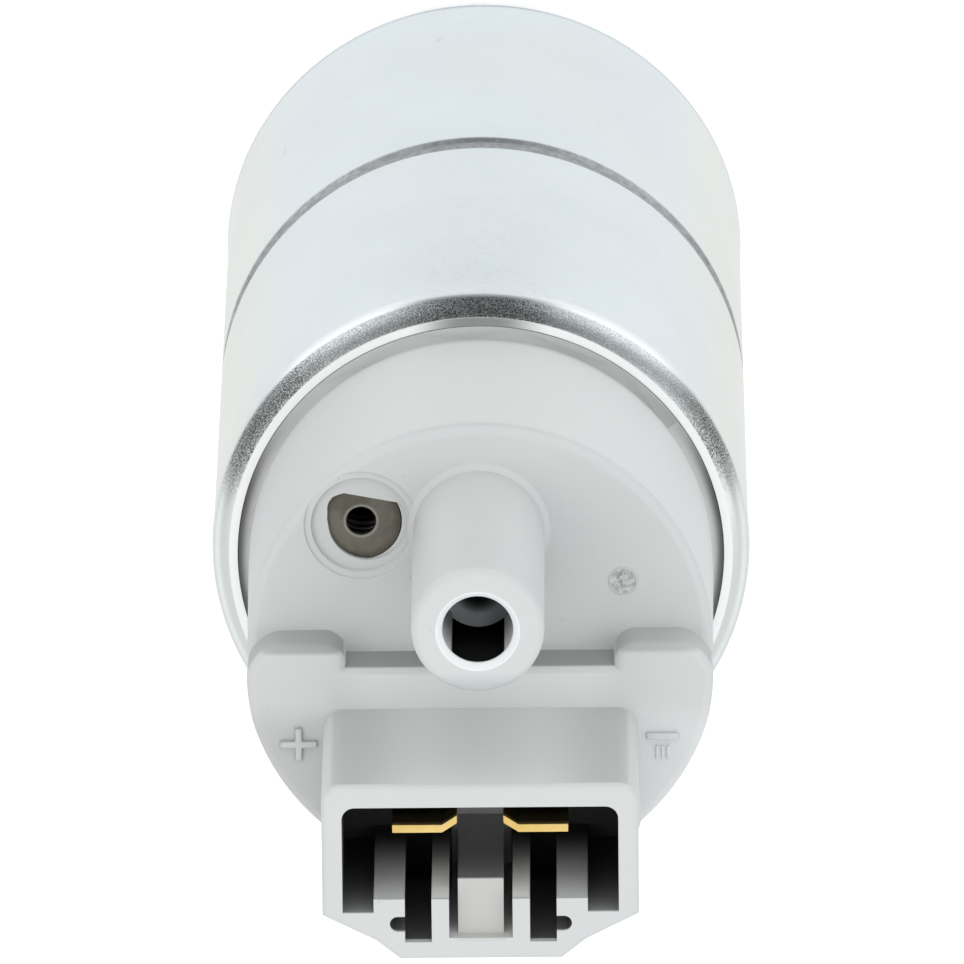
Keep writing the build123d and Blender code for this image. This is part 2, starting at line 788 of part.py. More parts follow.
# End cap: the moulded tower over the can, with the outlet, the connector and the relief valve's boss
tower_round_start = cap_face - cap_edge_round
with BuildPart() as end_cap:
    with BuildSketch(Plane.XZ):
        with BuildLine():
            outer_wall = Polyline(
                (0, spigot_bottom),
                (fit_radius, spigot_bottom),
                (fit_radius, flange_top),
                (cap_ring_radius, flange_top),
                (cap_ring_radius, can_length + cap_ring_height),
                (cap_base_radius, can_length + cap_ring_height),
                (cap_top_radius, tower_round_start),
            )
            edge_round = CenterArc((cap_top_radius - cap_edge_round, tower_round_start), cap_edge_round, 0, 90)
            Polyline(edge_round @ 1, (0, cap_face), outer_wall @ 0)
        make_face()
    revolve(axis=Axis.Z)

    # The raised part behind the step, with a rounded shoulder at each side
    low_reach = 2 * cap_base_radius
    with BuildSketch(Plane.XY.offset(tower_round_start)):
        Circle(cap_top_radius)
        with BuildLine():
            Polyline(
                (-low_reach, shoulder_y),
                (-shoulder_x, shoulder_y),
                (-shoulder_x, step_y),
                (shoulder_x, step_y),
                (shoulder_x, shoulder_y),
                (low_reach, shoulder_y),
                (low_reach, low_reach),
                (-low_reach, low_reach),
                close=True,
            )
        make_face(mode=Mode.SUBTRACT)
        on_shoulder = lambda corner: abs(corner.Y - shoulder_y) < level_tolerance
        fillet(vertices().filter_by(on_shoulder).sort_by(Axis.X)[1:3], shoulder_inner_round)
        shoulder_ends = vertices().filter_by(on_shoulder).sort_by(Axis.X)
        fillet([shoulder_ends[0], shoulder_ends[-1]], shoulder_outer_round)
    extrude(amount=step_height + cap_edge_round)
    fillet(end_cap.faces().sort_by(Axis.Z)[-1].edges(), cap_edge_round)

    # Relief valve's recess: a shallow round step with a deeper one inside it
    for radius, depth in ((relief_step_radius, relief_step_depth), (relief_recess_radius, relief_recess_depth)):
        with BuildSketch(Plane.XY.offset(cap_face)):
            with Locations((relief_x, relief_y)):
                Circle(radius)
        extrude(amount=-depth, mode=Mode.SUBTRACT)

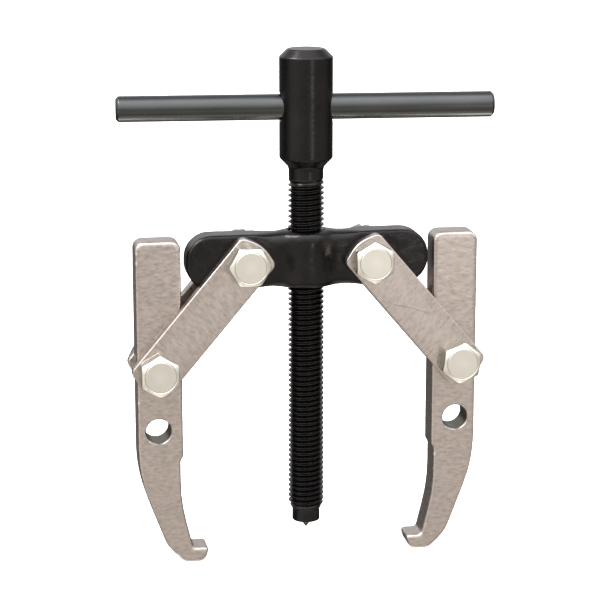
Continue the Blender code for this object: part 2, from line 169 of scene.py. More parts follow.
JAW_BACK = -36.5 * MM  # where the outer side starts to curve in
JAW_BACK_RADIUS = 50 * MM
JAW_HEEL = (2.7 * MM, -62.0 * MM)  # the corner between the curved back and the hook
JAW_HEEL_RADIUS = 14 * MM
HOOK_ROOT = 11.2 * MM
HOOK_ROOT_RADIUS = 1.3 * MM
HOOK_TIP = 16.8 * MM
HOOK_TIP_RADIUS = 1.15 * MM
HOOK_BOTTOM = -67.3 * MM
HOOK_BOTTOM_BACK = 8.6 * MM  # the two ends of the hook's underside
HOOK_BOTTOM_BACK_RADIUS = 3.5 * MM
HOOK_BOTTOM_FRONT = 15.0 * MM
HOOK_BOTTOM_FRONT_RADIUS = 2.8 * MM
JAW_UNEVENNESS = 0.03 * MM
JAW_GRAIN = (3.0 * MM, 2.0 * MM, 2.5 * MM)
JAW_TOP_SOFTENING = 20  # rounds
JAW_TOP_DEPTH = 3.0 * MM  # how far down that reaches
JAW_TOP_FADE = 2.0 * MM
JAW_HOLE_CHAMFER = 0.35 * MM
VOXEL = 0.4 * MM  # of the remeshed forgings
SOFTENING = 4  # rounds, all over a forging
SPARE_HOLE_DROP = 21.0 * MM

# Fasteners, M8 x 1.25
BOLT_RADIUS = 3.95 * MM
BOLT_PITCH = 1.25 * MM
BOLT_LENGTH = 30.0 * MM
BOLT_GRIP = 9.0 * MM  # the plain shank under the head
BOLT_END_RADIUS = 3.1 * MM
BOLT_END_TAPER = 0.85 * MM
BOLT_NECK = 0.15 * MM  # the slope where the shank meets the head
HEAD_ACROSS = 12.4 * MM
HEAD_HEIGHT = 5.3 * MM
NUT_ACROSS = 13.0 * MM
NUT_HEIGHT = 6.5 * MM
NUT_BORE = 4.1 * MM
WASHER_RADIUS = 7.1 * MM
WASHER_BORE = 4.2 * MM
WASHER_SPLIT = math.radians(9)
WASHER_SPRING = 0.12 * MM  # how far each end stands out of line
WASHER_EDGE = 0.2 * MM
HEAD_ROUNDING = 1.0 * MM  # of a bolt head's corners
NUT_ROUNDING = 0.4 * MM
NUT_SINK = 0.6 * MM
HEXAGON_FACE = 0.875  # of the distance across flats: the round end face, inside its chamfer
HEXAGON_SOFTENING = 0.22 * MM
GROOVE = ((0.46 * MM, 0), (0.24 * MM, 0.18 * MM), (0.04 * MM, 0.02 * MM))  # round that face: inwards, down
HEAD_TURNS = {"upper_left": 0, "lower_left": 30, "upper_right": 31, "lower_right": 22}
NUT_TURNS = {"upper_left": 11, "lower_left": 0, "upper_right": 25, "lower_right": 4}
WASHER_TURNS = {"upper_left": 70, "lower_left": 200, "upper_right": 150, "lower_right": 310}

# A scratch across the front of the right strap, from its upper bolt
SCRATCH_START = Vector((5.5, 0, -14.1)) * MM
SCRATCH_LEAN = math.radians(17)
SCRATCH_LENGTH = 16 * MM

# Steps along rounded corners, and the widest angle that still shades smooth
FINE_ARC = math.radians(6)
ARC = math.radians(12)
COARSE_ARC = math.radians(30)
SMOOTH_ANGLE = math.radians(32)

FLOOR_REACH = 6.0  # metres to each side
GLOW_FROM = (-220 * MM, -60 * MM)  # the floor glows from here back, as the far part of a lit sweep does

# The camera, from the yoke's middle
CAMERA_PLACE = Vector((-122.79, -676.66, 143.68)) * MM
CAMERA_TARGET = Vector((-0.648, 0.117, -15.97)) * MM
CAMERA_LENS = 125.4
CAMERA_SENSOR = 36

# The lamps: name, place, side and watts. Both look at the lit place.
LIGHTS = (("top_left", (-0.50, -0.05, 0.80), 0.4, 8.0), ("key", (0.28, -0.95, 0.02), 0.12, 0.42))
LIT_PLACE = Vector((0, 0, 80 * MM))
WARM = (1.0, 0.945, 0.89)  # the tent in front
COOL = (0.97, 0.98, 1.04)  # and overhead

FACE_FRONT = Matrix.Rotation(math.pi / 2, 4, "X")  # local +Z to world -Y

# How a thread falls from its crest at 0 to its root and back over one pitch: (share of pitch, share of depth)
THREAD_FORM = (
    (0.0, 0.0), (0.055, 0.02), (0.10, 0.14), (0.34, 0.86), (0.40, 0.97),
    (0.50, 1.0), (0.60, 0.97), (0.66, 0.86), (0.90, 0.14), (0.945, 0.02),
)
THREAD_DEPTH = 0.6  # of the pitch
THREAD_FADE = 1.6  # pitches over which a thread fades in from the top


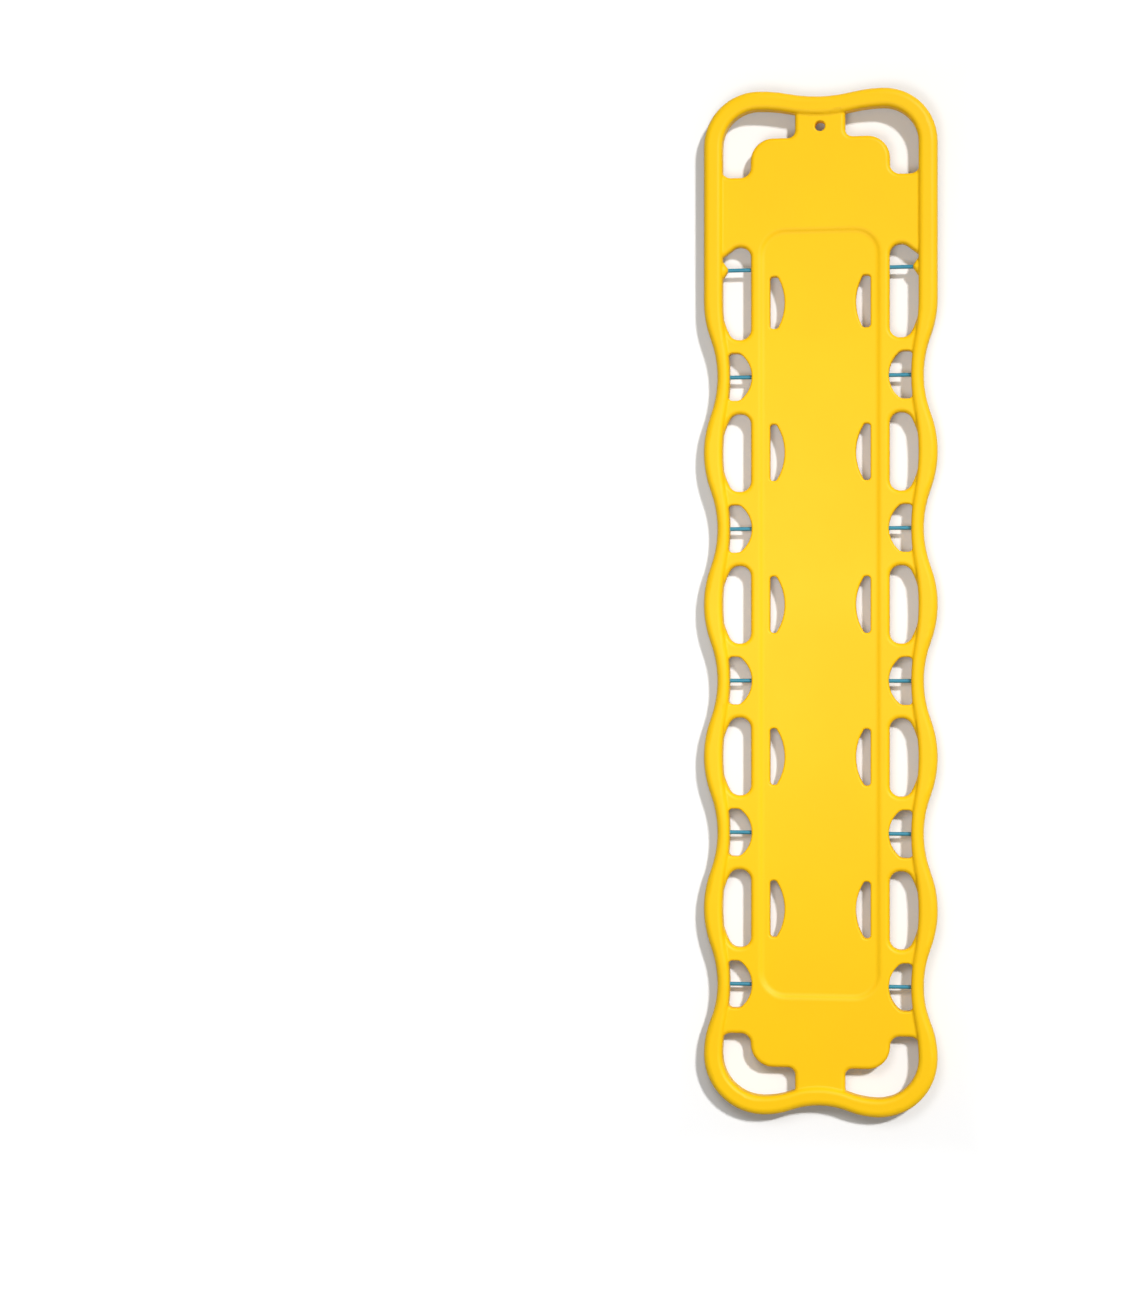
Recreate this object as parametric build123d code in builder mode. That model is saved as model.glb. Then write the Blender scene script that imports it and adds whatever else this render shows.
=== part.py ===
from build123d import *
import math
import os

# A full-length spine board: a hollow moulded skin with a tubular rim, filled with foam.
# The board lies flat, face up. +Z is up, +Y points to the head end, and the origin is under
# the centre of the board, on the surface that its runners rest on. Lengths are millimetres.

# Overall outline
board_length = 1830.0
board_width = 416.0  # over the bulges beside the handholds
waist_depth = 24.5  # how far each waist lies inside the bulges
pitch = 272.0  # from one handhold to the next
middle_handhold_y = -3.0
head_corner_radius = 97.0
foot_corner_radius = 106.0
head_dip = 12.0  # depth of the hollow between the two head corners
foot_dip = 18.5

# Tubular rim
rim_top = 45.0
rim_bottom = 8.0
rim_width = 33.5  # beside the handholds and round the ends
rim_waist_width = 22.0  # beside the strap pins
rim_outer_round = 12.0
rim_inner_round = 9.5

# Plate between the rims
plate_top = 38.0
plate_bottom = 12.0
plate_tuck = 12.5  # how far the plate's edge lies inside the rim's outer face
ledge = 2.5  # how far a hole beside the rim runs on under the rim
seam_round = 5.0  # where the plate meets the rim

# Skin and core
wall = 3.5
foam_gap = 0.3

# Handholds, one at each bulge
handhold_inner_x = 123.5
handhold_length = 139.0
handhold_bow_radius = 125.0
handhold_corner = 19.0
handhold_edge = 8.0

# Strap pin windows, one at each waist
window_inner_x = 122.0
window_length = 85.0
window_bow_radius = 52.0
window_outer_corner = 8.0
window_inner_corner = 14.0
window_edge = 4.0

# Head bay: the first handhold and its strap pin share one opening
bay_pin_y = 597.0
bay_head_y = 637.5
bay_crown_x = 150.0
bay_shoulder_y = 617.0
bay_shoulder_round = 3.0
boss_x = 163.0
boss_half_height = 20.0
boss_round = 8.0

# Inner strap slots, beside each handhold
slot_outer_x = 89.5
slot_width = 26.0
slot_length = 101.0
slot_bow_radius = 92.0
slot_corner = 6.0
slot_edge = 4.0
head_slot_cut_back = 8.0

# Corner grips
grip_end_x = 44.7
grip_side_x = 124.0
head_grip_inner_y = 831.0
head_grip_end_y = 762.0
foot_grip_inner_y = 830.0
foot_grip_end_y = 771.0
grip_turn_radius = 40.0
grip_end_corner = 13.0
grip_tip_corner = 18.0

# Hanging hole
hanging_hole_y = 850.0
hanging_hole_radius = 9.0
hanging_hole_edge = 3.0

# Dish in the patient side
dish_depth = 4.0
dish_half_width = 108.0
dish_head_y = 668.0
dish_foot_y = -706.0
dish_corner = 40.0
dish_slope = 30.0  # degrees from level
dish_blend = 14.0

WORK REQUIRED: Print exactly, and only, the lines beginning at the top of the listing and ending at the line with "revolve(axis=Axis.Z)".

ANSWER IN FULL:
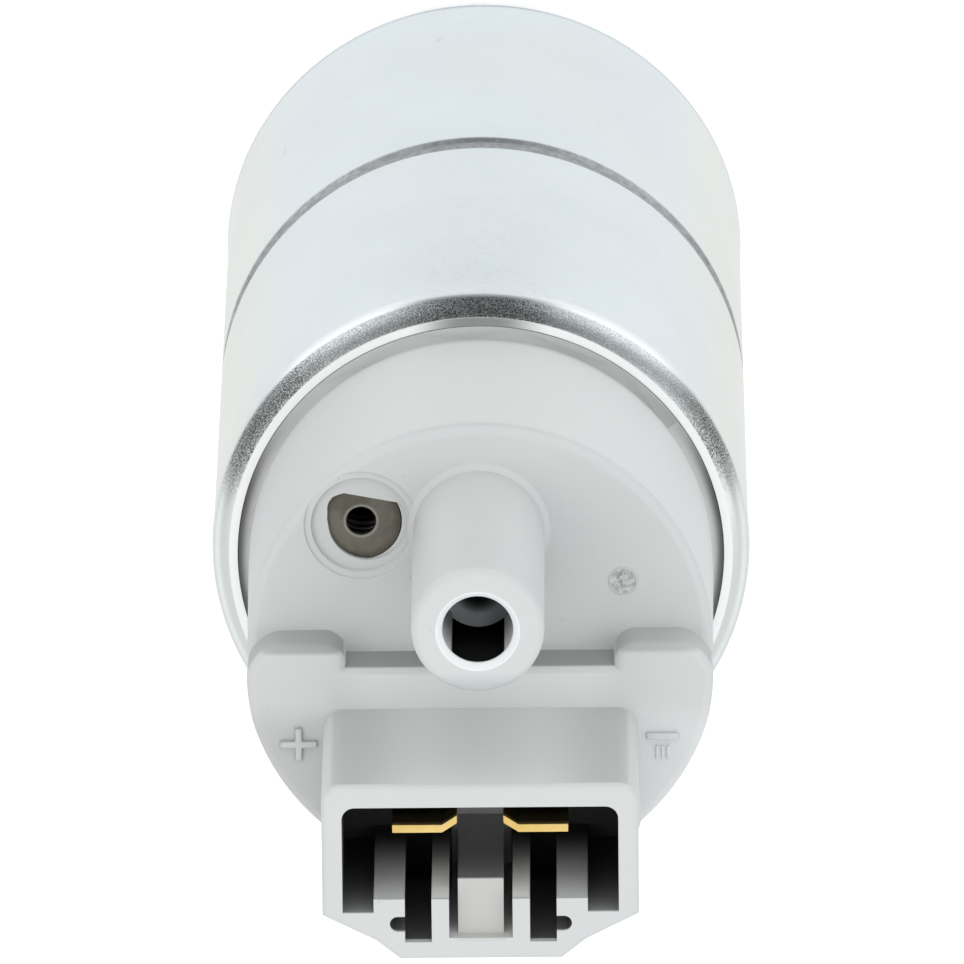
Keep writing the build123d and Blender code for this image. This is part 2, starting at line 788 of part.py. More parts follow.
# End cap: the moulded tower over the can, with the outlet, the connector and the relief valve's boss
tower_round_start = cap_face - cap_edge_round
with BuildPart() as end_cap:
    with BuildSketch(Plane.XZ):
        with BuildLine():
            outer_wall = Polyline(
                (0, spigot_bottom),
                (fit_radius, spigot_bottom),
                (fit_radius, flange_top),
                (cap_ring_radius, flange_top),
                (cap_ring_radius, can_length + cap_ring_height),
                (cap_base_radius, can_length + cap_ring_height),
                (cap_top_radius, tower_round_start),
            )
            edge_round = CenterArc((cap_top_radius - cap_edge_round, tower_round_start), cap_edge_round, 0, 90)
            Polyline(edge_round @ 1, (0, cap_face), outer_wall @ 0)
        make_face()
    revolve(axis=Axis.Z)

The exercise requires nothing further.